The Society's Technical conference was held in San Francisco again in 1959 and a third time in 1975. During the 1959 Conference, the Golden Gate Section presented the first U.S. "Son et Lumiere" as the traditional lighting event under the guidance of Stanley Blois, James Jewell, and Arch Monson. In 1986 and 1987 the Section produced its own Pan Pacific Lighting Exposition and in 1993 was host to Light Fair International.
The Section has produced ten Regional Vice Presidents, several Society Directors, and two Society Presidents: Arthur Tylor and James Jewell. Section members have served on and led a number of important Society committees and many have been made Fellows of the Society or been honored with the Distinguished Service award. In 1992 former Section and Society President Jewell received the Louis B. Marks Award for Outstanding Service to the Society.
The Golden Gate Section has established its own awards program. One, which was originated in the Diablo Section, honors founding member Romaine Meyers and another honors San Francisco's Sol Cohn. Beginning in 1990 the Section started to honor those who founded the various lighting design firms by giving the Pioneer Award.
In 1986 the Robert Thunen Memorial Scholarships were instituted to honor the late Bob Thunen who served as Section President and was instrumental in many Northern California education programs. These grants for undergraduate or graduate study in the lighting field have been made in Northern California, Washington, and Oregon, all part of Mr. Thunen's territory as a regional engineer for Sylvania.
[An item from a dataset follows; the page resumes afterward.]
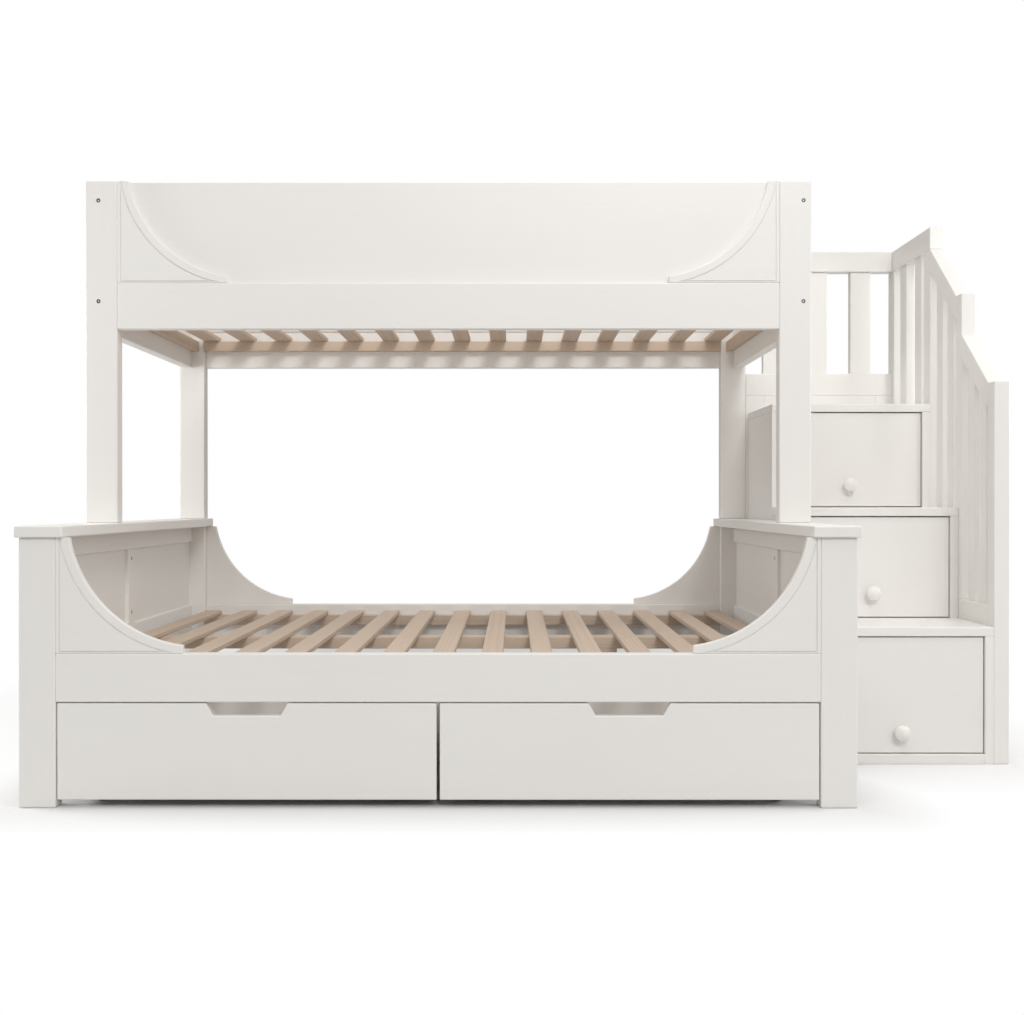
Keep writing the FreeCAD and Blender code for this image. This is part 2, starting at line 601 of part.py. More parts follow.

A generous bequest from the Estate of Alan Lucas, a distinguished interior designer with a great interest in lighting design, allowed the establishment of the Alan Lucas Memorial Fund in 1994. Administered for the Section by the San Francisco Foundation, this Fund carries out the late Mr. Lucas's intention "to fund scholarships and other educational programs" in the field of lighting design and lighting applications.